HC Deb 05 June 1951 vol 488 cc794-5
20 and 21. Mrs. Jean Mann

asked the Secretary of State for Scotland (1) to what extent, in his consultations with local authorities on midwifery services, he urges the full implementation of the Scottish (Midwifery) Services Act, 1937, which provides a complete service of doctor, obstetrician, where necessary, and midwife; or if he is satisfied with a substandard midwifery service consisting of midwives and machines only;

(2) how many local authorities are now providing a complete and comprehensive midwifery service, as provided in the Scottish (Midwifery) Services Act, 1937; and how many have provided a sub-standard scheme of midwives only.

Miss Herbison

The main provisions of the Maternity Service (Scotland) Act, 1937, were superseded by the National Health Service (Scotland) Act, 1947. The services of general practitioners and specialist obstetricians are now provided under arrangements made by executive councils and regional hospital boards, respectively, and the responsibility of local authorities is limited to providing the services of midwives and ancillary aids.

Lady Tweedsmuir

Can the hon.
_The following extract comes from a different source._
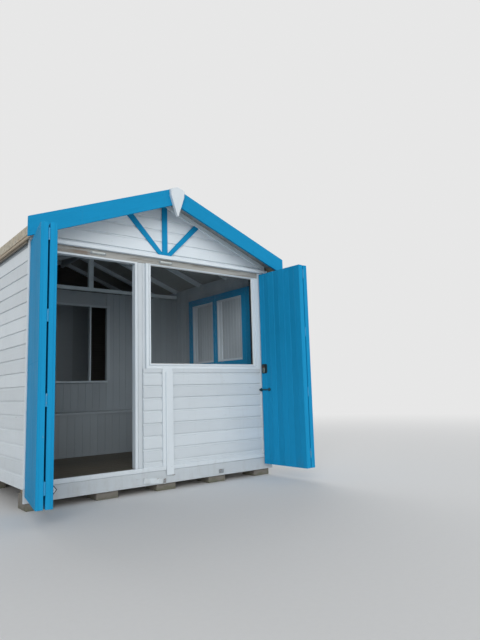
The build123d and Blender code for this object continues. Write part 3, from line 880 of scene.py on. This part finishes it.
class HUT_OT_gable(HutPiece, bpy.types.Operator):
    """Front gable boards, rake trims, azure fan and finial"""
    bl_idname = "hut.gable"
    bl_label = "Front gable"

    first_joint = 2.3723

    def make(self):
        cover, thick = boards().cover, boards().thickness
        start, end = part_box("front_gable")
        shape = Shape()
        levels = [self.first_joint + cover * k for k in range(5)]
        sloped_boards(shape, levels, POST_OUTER, end.z, GABLE_FACE + thick, -1)
        foot = self.first_joint - start.z
        sill = [(0, 0), (thick, 0), (thick, foot - 0.020), (0.4 * thick, foot - 0.003), (0, foot - 0.003)]
        shape.prism([(-POST_OUTER, GABLE_FACE + thick - out, start.z + up) for out, up in sill],
                    (2 * POST_OUTER, 0, 0))
        # The gable boards are lightened (tone 1.14): painted light under the roof's overhang.
        place_toned("gable_boards", shape, white("X", 0.32, tone=1.14), "front_gable")
        core = gable_slab(POST_OUTER, GABLE_FACE + thick + 0.0005, end.y, start.z,
                          under_roof(POST_OUTER), end.z)
        core.place("gable_core", inside("X", 0.9, "white_paint"))
        # The rake trim is lightened further (tone 1.3): painted light in the shade of the barge boards.
        dress("rake_trim", white("X", 0.25, tone=1.3), 0.002)
        dress("gable_fan", azure("Z", 0.15), 0.002)
        dress("finial", white("Z", 0.3, tone=1.03))
        # The trim rail is lightened (tone 1.12): painted light of the sky on its top.
        dress("trim_rail", white("X", 0.18, tone=1.12), 0.004)
        board_nails("gable_nails", (-2 * STUD_SPACING, GABLE_FACE, high("trim_rail").z + 0.075),
                    (0, -1, 0), "X", 5, STUD_SPACING, 1)


class HUT_OT_roof(HutPiece, bpy.types.Operator):
    """Deck boards, felt with laps and turned-down edges, rafters, barge boards and eaves"""
    bl_idname = "hut.roof"
    bl_label = "Roof"

    deck_boards = 13
    felt_thickness = 0.0045
    sheet_lap = 0.075
    lap_at = 0.62
    skirt = 0.086
    upstand = 0.046
    clout_head = 0.0055
    clouts_in_row = 33
    clout_spacing = 0.1

    def make(self):
        for side, name in ((-1, "left"), (1, "right")):
            self.deck(side, name)
            self.felt(side, name)
            self.clouts(side, name)
        self.ridge_cap()
        dress("rafters", inside("X", 1.45))
        dress("ridge_board", inside("Y", 1.05))
        # The eave boards' dark brown is partly painted shade under the eaves.
        for node, colour in (("fascias", (0.40, 0.325, 0.23)), ("eave_boards", (0.15, 0.125, 0.09))):
            dress(node, brushed_paint("eave_paint_and_shade", "roof_felt", colour, "Y", 0.4, 0.05), 0.002)
        dress("barge_left", azure("X", 0.16, turn=-TILT))
        dress("barge_right", azure("X", 0.16, turn=TILT))
        dress("barge_rear", azure("X", 0.16))
        self.barge_nails()

    def deck(self, side, name):
        start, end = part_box("roof_" + name)
        down = Vector((side * math.cos(TILT), 0, -math.sin(TILT)))
        inward = Vector((-side * math.sin(TILT), 0, -math.cos(TILT)))
        # The deck boards' mid grey is partly painted shade: their underside is kept darker than the rafters.
        joined_boards("roof_boards_" + name, brushed_paint(
            "roof_boards", "inside_paint", (0.30, 0.315, 0.305), "Y", 0.3, 0.01, 0.55),
            on_roof(side, 0.0, 0.0, start.y), down, inward, EAVE / math.cos(TILT), self.deck_boards,
            (ROOF_TOP - ROOF_UNDER) * math.cos(TILT), 0.0025, (0, end.y - start.y, 0), "roof_" + name)

    def stations(self, cuts, name="left", inset=0.0):
        """Places along one side of the roof from front to back."""
        start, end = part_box("roof_" + name)
        return [start.y + inset + (end.y - start.y - 2 * inset) * k / cuts for k in range(cuts + 1)]

    def sheet(self, shape, side, name, x0, x1, lift):
        """One strip of felt, wavy by a millimetre or so."""
        rings = []
        for y in self.stations(40, name):
            wave = 0.0012 * noise.noise(Vector((x0 * 3, y * 5, lift * 900)))
            tops, unders = [], []
            for j in range(7):
                x = x0 + (x1 - x0) * j / 6
                swell = 0.0008 * noise.noise(Vector((x * 6, y * 6, side)))
                tops.append(on_roof(side, x, lift + self.felt_thickness + wave * (j == 6) + swell, y))
                unders.append(on_roof(side, x, lift, y))
            rings.append(tops + unders[::-1])
        shape.loft(rings)

    def felt(self, side, name):
        """Two lapped sheets, the skirt over the eaves, and the felt turned up behind the barge boards."""
        thick = self.felt_thickness
        shape = Shape()
        self.sheet(shape, side, name, self.lap_at, EAVE, 0.0003)
        self.sheet(shape, side, name, 0.0, self.lap_at + self.sheet_lap, 0.0009 + thick)
        face = EAVE + 0.0003
        top = on_roof(1, EAVE, 0.0).z + thick
        skirt = []
        for y in self.stations(60, name):
            foot = top - self.skirt + 0.004 * noise.noise(Vector((side * 7, y * 4, 1)))
            belly = 0.0015 * noise.noise(Vector((side * 3, y * 7, 5)))
            outline = [(0, top - thick), (-0.004, top), (0.6 * thick, top - 0.2 * thick),
                       (thick, top - 1.2 * thick), (thick + 0.001 + belly, top - self.skirt / 2),
                       (thick + 0.002 + belly, foot), (0.0005, foot)]
            skirt.append([(side * (face + out), y, z) for out, z in outline])
        shape.loft(skirt)
        rise = Vector((0, 0, self.upstand))
        front, rear = self.stations(1, name)
        for y in (front + 0.0015, rear - 0.0045):
            ridge, eave = (on_roof(side, x, 2 * thick, y) for x in (0.0, EAVE))
            shape.prism([ridge, eave, eave + rise, ridge + rise], (0, 0.003, 0))
        shape.place("felt_" + name, mineral_felt())

    def clouts(self, side, name):
        """Broad nail heads along the skirt and along the lap."""
        thick = self.felt_thickness
        front = low("roof_" + name).y
        foot = on_roof(1, EAVE, 0.0).z + thick - self.skirt
        square = on_roof(side, 0.0, 1.0) - on_roof(side, 0.0, 0.0)
        seat = on_roof(side, self.lap_at + self.sheet_lap - 0.02, 2 * thick + 0.0008, front + 0.04)
        for row, place, out, wander in (
                ("eave", (side * (EAVE + thick + 0.0012), front + 0.06, foot + 0.022), (side, 0, 0),
                 (0, 0.006, 0.003)),
                ("lap", seat, square, (0, 0.005, 0))):
            place_rows(f"{row}_clouts_{name}", nail(place, out, self.clout_head), zinc_iron(0.12),
                       self.clouts_in_row, (0, self.clout_spacing, 0), wander=wander, smooth=True)

    def ridge_cap(self):
        reach = 0.15
        lift = 2 * self.felt_thickness + 0.0015
        rings = []
        for y in self.stations(40, inset=0.001):
            hem = 0.003 * noise.noise(Vector((0, y * 5, 3)))
            tops, unders = [], []
            for j in range(13):
                x = (reach + hem) * (j - 6) / 6
                side = -1 if x < 0 else 1
                round_off = 0.0075 * max(0.0, 1 - abs(x) / 0.045) ** 2
                for points, rise in ((tops, lift + self.felt_thickness), (unders, lift)):
                    points.append((x, y, on_roof(side, abs(x), rise).z - round_off + 0.002))
            rings.append(tops + unders[::-1])
        Shape().loft(rings).place("ridge_cap", mineral_felt())

    def barge_nails(self):
        """Pairs of heads where the barge boards are nailed to the roof."""
        depth = RIDGE - BARGE_SLOPE * BARGE_END - low("barge_right").z
        first, spacing = 0.16, 0.42
        level = RIDGE - BARGE_SLOPE * first - depth * 0.25
        for side, name in ((-1, "left"), (1, "right")):
            nails("barge_nails_" + name, (side * first, low("barge_left").y, level), (0, -1, 0),
                  azure("X", 0.2, 0.8), 4, (side * spacing, 0, -BARGE_SLOPE * spacing),
                  2, (0, 0, -depth * 0.5))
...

Lady say what proportion of these midwives are equipped and trained to administer analgesia if necessary?

Miss Herbison

That is another question, and I could not answer it without notice.

Mrs. Mann

Can my hon. Friend give the percentage of cases in Scotland where both doctor and midwife were present, and the percentage where the midwife only was present?

Miss Herbison

In about 94 per cent. of the cases in 1950 both doctor and midwife were concerned.

Sir H. Williams

What are the ancillary aids to a midwife which the hon. Lady mentioned in her answer?

Miss Herbison

If the hon. Member had been here last Tuesday he would not have had to put that question. These aids are gas and air machines, trilene and all sorts of things like that.